> [WRITTEN REQUEST] Repeat the whole listing exactly.
◆ ◆ ◆ ◆ ◆ ◆ ◆
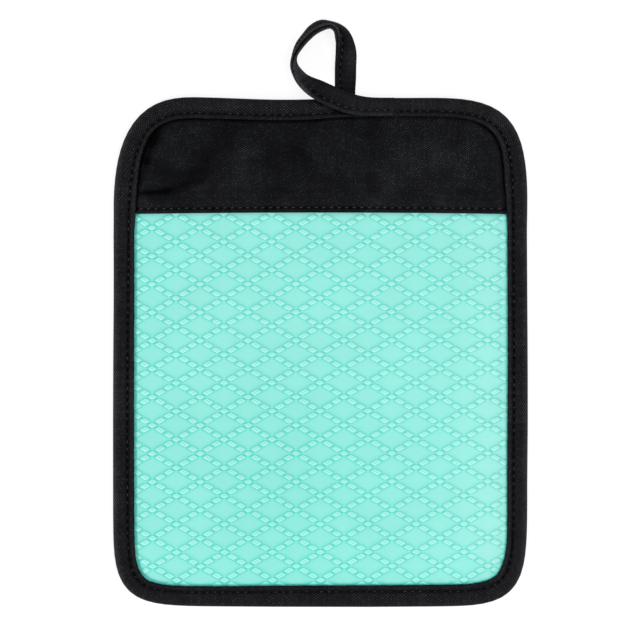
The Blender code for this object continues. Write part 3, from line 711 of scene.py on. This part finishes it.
bindingTape = {
    "height": 6.3, "nose": 2.2, "noseSteps": 14, "crown": 0.14,
    "beforeSeam": (1.25, (0.2, 0.4, 0.6, 0.8, 1)),  # ends this far before it, in these shares
    "seamSteps": (-1, -0.75, -0.52, -0.34, -0.17, 0, 0.17, 0.34, 0.52, 0.75), "lipBack": 0.85,
    "seamDepth": 0.5,
    "lipRise": (0.16, 1.5, 0.8),  # height, past the seam, half width
    "dip": (0.45, 0.18, 19, 2),  # at each stitch; then amount, length and seed of a slow change
    "widthWaves": (0.03, 0.07, 11, 4),
    "puckers": ((0.05, -1, 1.2), (0.04, 1.3, 0.7)),  # between stitches: height, past the seam, half width
    "drag": (1.4, 0.05, 6.2, 8),  # slant, height, length and seed of the waves across the tape
    "gathers": (0.03, 0.07, 0.9, 4.3),  # at the corners: in the fold, on the face, slant, length
    "gathersFrom": (0.004, 0.022),  # turn of the edge to the mm
    "turnSpan": (6, 6.6),  # stations to each side, and mm in all
    "lipRadius": 0.55, "lipTurns": (72, -90, 7), "lipWaves": (0.05, 8, 5),
    "inside": ((1.8, 5.2), (1.1, 4.1), (1.1, 2.2), (1.8, 1.1)),  # inset, height
    "insideSeam": 0.3, "backWidth": (9, 0.15, 14, 9), "backTurns": (90, -90, 7), "backSeam": 6.2,
    "backDepth": 0.4, "backSteps": (1, 0.6, 0.34, 0.17, 0, -0.17, -0.34, -0.6, -1),
    "stitchPitch": 3.3, "stationsPerStitch": 6,
    "threadDeep": (0.36, 0.24),  # below the top in front, above the floor behind
    "run": (  # along the edge anticlockwise from the right: width on the front, seam from the edge,
        # and how far the folded edge stands out beyond the solid's
        (0, 8.65, 5.95, 0), (8, 8.9, 5.95, 0.15), (15, 9.1, 6, 0.25), (22, 9.55, 6.1, 0.25),
        (27, 9.2, 6, 0.2), (32, 9.2, 5.9, 0.15), (38, 8.8, 5.9, 0.12), (50, 8.7, 6.1, 0.05),
        (60, 8.6, 6.2, -0.05), (75, 8.2, 6.1, -0.1), (95, 8.1, 6, -0.2), (110, 8.2, 6, -0.15),
        (125, 8.2, 6.2, 0), (140, 8.95, 6.6, 0), (155, 9.05, 6.8, -0.05), (180, 9.2, 6.9, -0.05),
        (205, 9.2, 6.9, 0), (217, 8.9, 6.9, 0), (228, 9.4, 7.2, 0), (243, 10, 7.2, -0.05),
        (252, 9.9, 7, -0.05), (260, 9.8, 6.7, -0.15), (269, 9.18, 6.6, -0.05), (300, 9.3, 6.5, -0.15),
        (350, 9.36, 6.4, -0.05), (395, 9.5, 6.5, -0.12), (412, 9.18, 6.4, 0), (421, 9.15, 6.2, 0.05),
        (431, 8.5, 5.8, 0.2), (445, 8.5, 5.9, 0.25), (470, 8.55, 5.9, 0.45), (490, 8.8, 6, 0.55),
        (530, 9, 6.3, 0.55), (565, 9.28, 6.4, 0.3), (590, 9.02, 6.1, 0.42), (600, 8.8, 5.7, 0.42),
        (611, 8.4, 5.6, 0.32), (640, 8.65, 5.8, 0.22), (665, 8.65, 5.8, 0.3), (700, 8.5, 5.8, 0.22),
        (730, 8.57, 5.85, 0.1),
    ),
    "sunkFrom": (31.5, 27),  # the tape below the loop's start lies lower between these x
    "sunkTo": (22, 9), "sunkDepth": 1,
    "paintedShadingAndTone": {
        "seam": ((-0.45, 0.2, 0.75), (-0.15, 0, 1.4)),  # painted shade in the seam: amount, past the seam, half width
        "hole": (0.9, 0.4, 0.3),  # painted shade in the needle holes: amount, half width, share of it left along the top and bottom
        "holeUneven": (0.75, 0.6, 0.83),
        "lip": (0.65, 1, 0.7, 0.1),  # painted highlight on the lip, lit from the sides: amount, before the lip, half width, share of it left there
        # fold: painted highlight on the rounded outer edge at the sides; topFace: lighter outer edge
        # along the top
        "fold": (1.9, 3), "topFace": (0.15, 5),
    },
    "shade": (  # where the loop shades it: x from, y from, x to, y to, half width, amount
        (-4.6, 109.6, 0.6, 107.5, 0.75, 0.85), (0.6, 107.5, 7.2, 104.4, 0.75, 0.85),
        (7.2, 104.4, 15, 102.1, 0.6, 0.75),
    ),
}


def tapeRun(along):
    at, *columns = np.array(bindingTape["run"]).T
    return [np.interp(along, at, column, period=edgeLength) for column in columns]


def lipAt(x, y):  # inset of the tape's lip beside each point
    return tapeRun(nearestEdge(x, y)[0] * outline["pitch"])[0]


def tapeStations():  # even steps of the seam: where each lies among the edge's points
    seam = tapeRun(np.arange(len(edge)) * outline["pitch"])[1]
    reached = around(edge + edgeInward * seam[:, None])[1]
    count = round(reached[-1] / bindingTape["stitchPitch"]) * bindingTape["stationsPerStitch"]
    return np.interp(np.arange(count) * reached[-1] / count, reached, np.arange(len(edge) + 1))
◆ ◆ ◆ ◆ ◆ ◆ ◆
> [TASK ANSWER]
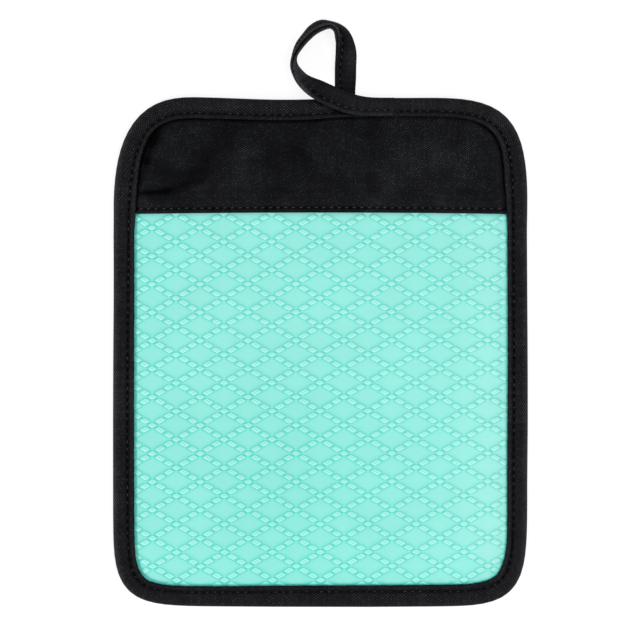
The Blender code for this object continues. Write part 3, from line 711 of scene.py on. This part finishes it.
bindingTape = {
    "height": 6.3, "nose": 2.2, "noseSteps": 14, "crown": 0.14,
    "beforeSeam": (1.25, (0.2, 0.4, 0.6, 0.8, 1)),  # ends this far before it, in these shares
    "seamSteps": (-1, -0.75, -0.52, -0.34, -0.17, 0, 0.17, 0.34, 0.52, 0.75), "lipBack": 0.85,
    "seamDepth": 0.5,
    "lipRise": (0.16, 1.5, 0.8),  # height, past the seam, half width
    "dip": (0.45, 0.18, 19, 2),  # at each stitch; then amount, length and seed of a slow change
    "widthWaves": (0.03, 0.07, 11, 4),
    "puckers": ((0.05, -1, 1.2), (0.04, 1.3, 0.7)),  # between stitches: height, past the seam, half width
    "drag": (1.4, 0.05, 6.2, 8),  # slant, height, length and seed of the waves across the tape
    "gathers": (0.03, 0.07, 0.9, 4.3),  # at the corners: in the fold, on the face, slant, length
    "gathersFrom": (0.004, 0.022),  # turn of the edge to the mm
    "turnSpan": (6, 6.6),  # stations to each side, and mm in all
    "lipRadius": 0.55, "lipTurns": (72, -90, 7), "lipWaves": (0.05, 8, 5),
    "inside": ((1.8, 5.2), (1.1, 4.1), (1.1, 2.2), (1.8, 1.1)),  # inset, height
    "insideSeam": 0.3, "backWidth": (9, 0.15, 14, 9), "backTurns": (90, -90, 7), "backSeam": 6.2,
    "backDepth": 0.4, "backSteps": (1, 0.6, 0.34, 0.17, 0, -0.17, -0.34, -0.6, -1),
    "stitchPitch": 3.3, "stationsPerStitch": 6,
    "threadDeep": (0.36, 0.24),  # below the top in front, above the floor behind
    "run": (  # along the edge anticlockwise from the right: width on the front, seam from the edge,
        # and how far the folded edge stands out beyond the solid's
        (0, 8.65, 5.95, 0), (8, 8.9, 5.95, 0.15), (15, 9.1, 6, 0.25), (22, 9.55, 6.1, 0.25),
        (27, 9.2, 6, 0.2), (32, 9.2, 5.9, 0.15), (38, 8.8, 5.9, 0.12), (50, 8.7, 6.1, 0.05),
        (60, 8.6, 6.2, -0.05), (75, 8.2, 6.1, -0.1), (95, 8.1, 6, -0.2), (110, 8.2, 6, -0.15),
        (125, 8.2, 6.2, 0), (140, 8.95, 6.6, 0), (155, 9.05, 6.8, -0.05), (180, 9.2, 6.9, -0.05),
        (205, 9.2, 6.9, 0), (217, 8.9, 6.9, 0), (228, 9.4, 7.2, 0), (243, 10, 7.2, -0.05),
        (252, 9.9, 7, -0.05), (260, 9.8, 6.7, -0.15), (269, 9.18, 6.6, -0.05), (300, 9.3, 6.5, -0.15),
        (350, 9.36, 6.4, -0.05), (395, 9.5, 6.5, -0.12), (412, 9.18, 6.4, 0), (421, 9.15, 6.2, 0.05),
        (431, 8.5, 5.8, 0.2), (445, 8.5, 5.9, 0.25), (470, 8.55, 5.9, 0.45), (490, 8.8, 6, 0.55),
        (530, 9, 6.3, 0.55), (565, 9.28, 6.4, 0.3), (590, 9.02, 6.1, 0.42), (600, 8.8, 5.7, 0.42),
        (611, 8.4, 5.6, 0.32), (640, 8.65, 5.8, 0.22), (665, 8.65, 5.8, 0.3), (700, 8.5, 5.8, 0.22),
        (730, 8.57, 5.85, 0.1),
    ),
    "sunkFrom": (31.5, 27),  # the tape below the loop's start lies lower between these x
    "sunkTo": (22, 9), "sunkDepth": 1,
    "paintedShadingAndTone": {
        "seam": ((-0.45, 0.2, 0.75), (-0.15, 0, 1.4)),  # painted shade in the seam: amount, past the seam, half width
        "hole": (0.9, 0.4, 0.3),  # painted shade in the needle holes: amount, half width, share of it left along the top and bottom
        "holeUneven": (0.75, 0.6, 0.83),
        "lip": (0.65, 1, 0.7, 0.1),  # painted highlight on the lip, lit from the sides: amount, before the lip, half width, share of it left there
        # fold: painted highlight on the rounded outer edge at the sides; topFace: lighter outer edge
        # along the top
        "fold": (1.9, 3), "topFace": (0.15, 5),
    },
    "shade": (  # where the loop shades it: x from, y from, x to, y to, half width, amount
        (-4.6, 109.6, 0.6, 107.5, 0.75, 0.85), (0.6, 107.5, 7.2, 104.4, 0.75, 0.85),
        (7.2, 104.4, 15, 102.1, 0.6, 0.75),
    ),
}


def tapeRun(along):
    at, *columns = np.array(bindingTape["run"]).T
    return [np.interp(along, at, column, period=edgeLength) for column in columns]


def lipAt(x, y):  # inset of the tape's lip beside each point
    return tapeRun(nearestEdge(x, y)[0] * outline["pitch"])[0]


def tapeStations():  # even steps of the seam: where each lies among the edge's points
    seam = tapeRun(np.arange(len(edge)) * outline["pitch"])[1]
    reached = around(edge + edgeInward * seam[:, None])[1]
    count = round(reached[-1] / bindingTape["stitchPitch"]) * bindingTape["stationsPerStitch"]
    return np.interp(np.arange(count) * reached[-1] / count, reached, np.arange(len(edge) + 1))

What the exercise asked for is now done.